To be done: Print, exactly as they stand, the lines from the start of the listing to the line containing "lean_edge_in(finished, BELOW_ARM_TOP[node])", inclusive.

Given data:
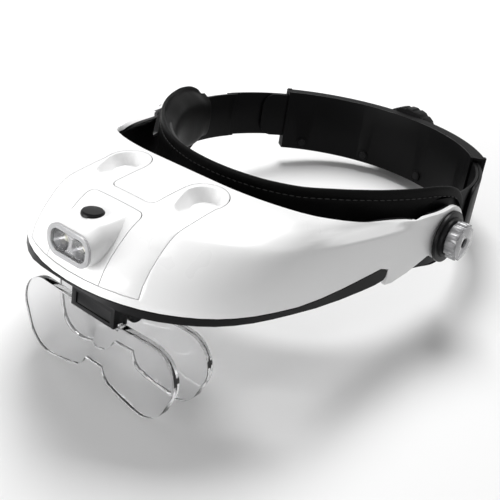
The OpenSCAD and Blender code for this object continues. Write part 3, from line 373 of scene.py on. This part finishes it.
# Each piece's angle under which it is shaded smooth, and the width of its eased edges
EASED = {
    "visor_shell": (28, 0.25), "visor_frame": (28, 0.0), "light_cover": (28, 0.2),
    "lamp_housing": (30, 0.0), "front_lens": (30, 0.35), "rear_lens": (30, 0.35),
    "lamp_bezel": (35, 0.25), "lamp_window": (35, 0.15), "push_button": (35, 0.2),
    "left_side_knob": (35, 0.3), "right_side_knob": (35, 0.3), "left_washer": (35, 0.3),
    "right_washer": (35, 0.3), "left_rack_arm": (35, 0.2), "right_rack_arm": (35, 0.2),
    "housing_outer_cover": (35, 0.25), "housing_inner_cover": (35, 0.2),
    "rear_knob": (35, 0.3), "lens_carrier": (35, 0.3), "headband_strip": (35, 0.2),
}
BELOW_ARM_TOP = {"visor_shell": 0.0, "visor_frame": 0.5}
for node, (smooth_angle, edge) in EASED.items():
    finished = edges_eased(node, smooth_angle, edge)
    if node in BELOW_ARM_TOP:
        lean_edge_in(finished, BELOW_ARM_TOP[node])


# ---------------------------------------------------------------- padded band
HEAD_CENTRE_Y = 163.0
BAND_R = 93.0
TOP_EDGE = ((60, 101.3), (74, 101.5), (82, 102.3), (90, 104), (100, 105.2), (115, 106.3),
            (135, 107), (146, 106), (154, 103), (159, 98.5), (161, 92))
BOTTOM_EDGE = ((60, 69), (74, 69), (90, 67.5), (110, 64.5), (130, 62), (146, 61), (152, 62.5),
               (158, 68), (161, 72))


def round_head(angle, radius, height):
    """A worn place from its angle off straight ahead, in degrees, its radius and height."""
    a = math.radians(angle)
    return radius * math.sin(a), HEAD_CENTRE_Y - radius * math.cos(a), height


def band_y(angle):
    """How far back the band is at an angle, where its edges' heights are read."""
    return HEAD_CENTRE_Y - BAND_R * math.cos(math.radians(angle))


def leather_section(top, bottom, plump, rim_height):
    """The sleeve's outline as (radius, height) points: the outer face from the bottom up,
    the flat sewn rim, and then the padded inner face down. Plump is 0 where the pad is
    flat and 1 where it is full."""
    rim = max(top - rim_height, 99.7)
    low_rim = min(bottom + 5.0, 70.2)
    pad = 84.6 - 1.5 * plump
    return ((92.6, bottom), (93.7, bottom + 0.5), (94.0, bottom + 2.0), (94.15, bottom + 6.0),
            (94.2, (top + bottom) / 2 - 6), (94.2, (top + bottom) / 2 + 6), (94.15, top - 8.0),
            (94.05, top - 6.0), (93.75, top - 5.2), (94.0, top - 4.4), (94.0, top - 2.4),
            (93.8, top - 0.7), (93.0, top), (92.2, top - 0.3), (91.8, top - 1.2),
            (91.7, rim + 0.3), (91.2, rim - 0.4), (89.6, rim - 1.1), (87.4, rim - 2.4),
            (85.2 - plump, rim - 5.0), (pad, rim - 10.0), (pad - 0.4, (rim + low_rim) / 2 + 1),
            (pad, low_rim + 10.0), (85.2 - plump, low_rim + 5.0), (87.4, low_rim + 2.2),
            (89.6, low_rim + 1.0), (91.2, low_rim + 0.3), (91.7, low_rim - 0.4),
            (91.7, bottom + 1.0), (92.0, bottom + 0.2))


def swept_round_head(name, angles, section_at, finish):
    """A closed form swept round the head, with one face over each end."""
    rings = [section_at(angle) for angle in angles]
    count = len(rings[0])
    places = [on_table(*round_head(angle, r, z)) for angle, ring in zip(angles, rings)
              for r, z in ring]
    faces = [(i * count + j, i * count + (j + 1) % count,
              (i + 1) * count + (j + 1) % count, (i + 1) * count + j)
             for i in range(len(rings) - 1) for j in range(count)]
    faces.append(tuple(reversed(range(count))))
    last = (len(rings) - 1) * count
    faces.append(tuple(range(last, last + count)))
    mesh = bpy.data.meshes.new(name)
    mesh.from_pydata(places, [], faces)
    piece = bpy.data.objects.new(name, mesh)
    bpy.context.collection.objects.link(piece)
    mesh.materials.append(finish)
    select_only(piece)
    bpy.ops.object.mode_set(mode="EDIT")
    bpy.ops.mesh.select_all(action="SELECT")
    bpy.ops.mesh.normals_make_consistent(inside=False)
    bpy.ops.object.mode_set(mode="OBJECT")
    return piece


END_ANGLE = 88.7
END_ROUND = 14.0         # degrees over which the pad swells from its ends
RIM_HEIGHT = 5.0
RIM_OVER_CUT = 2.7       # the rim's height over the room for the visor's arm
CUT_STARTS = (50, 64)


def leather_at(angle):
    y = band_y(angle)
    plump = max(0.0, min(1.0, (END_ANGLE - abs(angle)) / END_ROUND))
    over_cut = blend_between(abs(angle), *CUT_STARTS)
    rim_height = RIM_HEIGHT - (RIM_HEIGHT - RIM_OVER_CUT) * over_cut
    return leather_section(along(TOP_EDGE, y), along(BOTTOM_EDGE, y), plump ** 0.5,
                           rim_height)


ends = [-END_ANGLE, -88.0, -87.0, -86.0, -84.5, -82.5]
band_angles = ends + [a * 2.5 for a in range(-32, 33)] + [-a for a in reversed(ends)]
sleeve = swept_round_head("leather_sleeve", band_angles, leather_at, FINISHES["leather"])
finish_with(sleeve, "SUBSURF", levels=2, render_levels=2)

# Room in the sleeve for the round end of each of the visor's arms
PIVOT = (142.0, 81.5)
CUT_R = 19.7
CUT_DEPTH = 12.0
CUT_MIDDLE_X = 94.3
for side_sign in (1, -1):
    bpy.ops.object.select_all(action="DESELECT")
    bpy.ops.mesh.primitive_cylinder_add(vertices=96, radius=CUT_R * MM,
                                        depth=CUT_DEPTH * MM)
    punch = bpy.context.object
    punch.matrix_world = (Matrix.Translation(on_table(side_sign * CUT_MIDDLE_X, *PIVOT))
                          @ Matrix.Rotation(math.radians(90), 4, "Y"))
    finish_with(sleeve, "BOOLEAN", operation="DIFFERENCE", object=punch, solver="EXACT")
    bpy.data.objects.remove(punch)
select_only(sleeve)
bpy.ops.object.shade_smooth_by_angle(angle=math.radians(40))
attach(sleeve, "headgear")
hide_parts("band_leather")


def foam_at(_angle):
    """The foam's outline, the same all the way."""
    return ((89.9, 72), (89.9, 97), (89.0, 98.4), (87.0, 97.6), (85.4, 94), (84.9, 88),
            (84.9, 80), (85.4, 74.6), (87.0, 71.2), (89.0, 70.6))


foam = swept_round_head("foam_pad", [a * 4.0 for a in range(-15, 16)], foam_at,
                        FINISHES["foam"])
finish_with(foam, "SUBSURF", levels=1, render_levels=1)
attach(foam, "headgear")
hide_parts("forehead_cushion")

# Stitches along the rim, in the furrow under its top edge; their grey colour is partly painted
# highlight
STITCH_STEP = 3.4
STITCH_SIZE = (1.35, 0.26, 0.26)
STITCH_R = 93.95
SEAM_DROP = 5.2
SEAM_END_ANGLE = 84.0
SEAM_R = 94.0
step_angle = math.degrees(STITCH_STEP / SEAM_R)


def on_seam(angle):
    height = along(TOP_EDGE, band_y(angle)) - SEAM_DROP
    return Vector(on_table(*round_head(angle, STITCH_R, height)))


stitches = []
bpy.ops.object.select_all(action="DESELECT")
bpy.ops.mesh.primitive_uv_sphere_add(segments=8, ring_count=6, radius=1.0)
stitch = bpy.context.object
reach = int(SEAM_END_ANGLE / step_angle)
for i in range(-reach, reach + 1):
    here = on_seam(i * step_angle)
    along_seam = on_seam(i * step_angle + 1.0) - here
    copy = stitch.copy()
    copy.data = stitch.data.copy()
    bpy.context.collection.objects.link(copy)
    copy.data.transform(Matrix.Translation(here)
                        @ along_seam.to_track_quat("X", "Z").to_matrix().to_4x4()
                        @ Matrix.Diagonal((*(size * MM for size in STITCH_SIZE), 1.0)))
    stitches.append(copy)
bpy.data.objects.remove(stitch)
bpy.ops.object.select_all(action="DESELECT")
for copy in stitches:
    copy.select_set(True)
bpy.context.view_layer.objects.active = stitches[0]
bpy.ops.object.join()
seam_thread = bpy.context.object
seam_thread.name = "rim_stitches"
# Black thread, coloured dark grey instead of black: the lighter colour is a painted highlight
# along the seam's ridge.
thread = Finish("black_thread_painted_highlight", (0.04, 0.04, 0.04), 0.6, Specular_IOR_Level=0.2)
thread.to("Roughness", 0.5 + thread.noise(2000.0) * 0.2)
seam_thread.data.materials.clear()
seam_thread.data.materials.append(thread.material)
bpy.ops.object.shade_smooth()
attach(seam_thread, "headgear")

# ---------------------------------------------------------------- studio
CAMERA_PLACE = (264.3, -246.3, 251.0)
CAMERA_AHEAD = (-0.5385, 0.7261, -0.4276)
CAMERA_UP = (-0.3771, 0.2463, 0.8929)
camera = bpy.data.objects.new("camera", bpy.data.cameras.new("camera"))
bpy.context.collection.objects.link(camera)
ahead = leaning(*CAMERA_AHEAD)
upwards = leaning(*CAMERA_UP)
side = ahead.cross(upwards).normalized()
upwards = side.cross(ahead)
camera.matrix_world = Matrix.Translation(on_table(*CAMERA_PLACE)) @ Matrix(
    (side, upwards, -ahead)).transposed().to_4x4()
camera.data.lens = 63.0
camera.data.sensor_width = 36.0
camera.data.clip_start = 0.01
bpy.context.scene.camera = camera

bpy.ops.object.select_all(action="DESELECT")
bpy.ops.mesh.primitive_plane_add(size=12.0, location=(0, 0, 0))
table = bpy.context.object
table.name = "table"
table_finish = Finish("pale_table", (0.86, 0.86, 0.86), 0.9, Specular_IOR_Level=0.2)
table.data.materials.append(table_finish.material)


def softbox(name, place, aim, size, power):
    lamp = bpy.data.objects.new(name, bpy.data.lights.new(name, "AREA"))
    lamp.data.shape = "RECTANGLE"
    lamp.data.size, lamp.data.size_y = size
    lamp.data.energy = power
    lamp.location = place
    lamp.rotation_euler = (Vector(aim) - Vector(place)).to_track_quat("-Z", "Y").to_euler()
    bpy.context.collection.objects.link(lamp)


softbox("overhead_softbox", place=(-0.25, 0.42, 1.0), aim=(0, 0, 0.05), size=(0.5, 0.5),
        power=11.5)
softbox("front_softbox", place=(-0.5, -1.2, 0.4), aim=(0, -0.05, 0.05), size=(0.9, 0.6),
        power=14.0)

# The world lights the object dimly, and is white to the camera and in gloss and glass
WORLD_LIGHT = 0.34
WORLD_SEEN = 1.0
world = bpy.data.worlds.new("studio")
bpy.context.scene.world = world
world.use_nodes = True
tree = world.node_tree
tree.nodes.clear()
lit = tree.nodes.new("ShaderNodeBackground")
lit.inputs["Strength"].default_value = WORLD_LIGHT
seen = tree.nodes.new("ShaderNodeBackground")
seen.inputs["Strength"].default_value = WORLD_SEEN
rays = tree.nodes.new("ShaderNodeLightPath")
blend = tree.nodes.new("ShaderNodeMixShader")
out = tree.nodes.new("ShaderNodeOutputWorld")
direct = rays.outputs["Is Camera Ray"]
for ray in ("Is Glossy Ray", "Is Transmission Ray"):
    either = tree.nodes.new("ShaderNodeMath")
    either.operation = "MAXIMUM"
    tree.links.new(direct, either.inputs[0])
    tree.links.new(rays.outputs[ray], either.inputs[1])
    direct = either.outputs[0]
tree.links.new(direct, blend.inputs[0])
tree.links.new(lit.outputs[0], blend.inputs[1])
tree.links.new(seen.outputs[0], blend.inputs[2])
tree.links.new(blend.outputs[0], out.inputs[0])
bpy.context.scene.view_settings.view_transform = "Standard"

Task response:
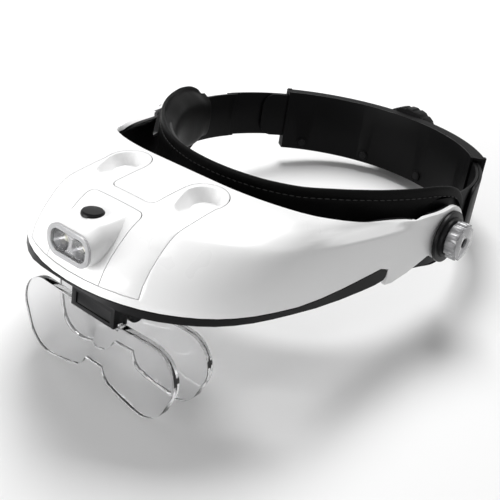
The OpenSCAD and Blender code for this object continues. Write part 3, from line 373 of scene.py on. This part finishes it.
# Each piece's angle under which it is shaded smooth, and the width of its eased edges
EASED = {
    "visor_shell": (28, 0.25), "visor_frame": (28, 0.0), "light_cover": (28, 0.2),
    "lamp_housing": (30, 0.0), "front_lens": (30, 0.35), "rear_lens": (30, 0.35),
    "lamp_bezel": (35, 0.25), "lamp_window": (35, 0.15), "push_button": (35, 0.2),
    "left_side_knob": (35, 0.3), "right_side_knob": (35, 0.3), "left_washer": (35, 0.3),
    "right_washer": (35, 0.3), "left_rack_arm": (35, 0.2), "right_rack_arm": (35, 0.2),
    "housing_outer_cover": (35, 0.25), "housing_inner_cover": (35, 0.2),
    "rear_knob": (35, 0.3), "lens_carrier": (35, 0.3), "headband_strip": (35, 0.2),
}
BELOW_ARM_TOP = {"visor_shell": 0.0, "visor_frame": 0.5}
for node, (smooth_angle, edge) in EASED.items():
    finished = edges_eased(node, smooth_angle, edge)
    if node in BELOW_ARM_TOP:
        lean_edge_in(finished, BELOW_ARM_TOP[node])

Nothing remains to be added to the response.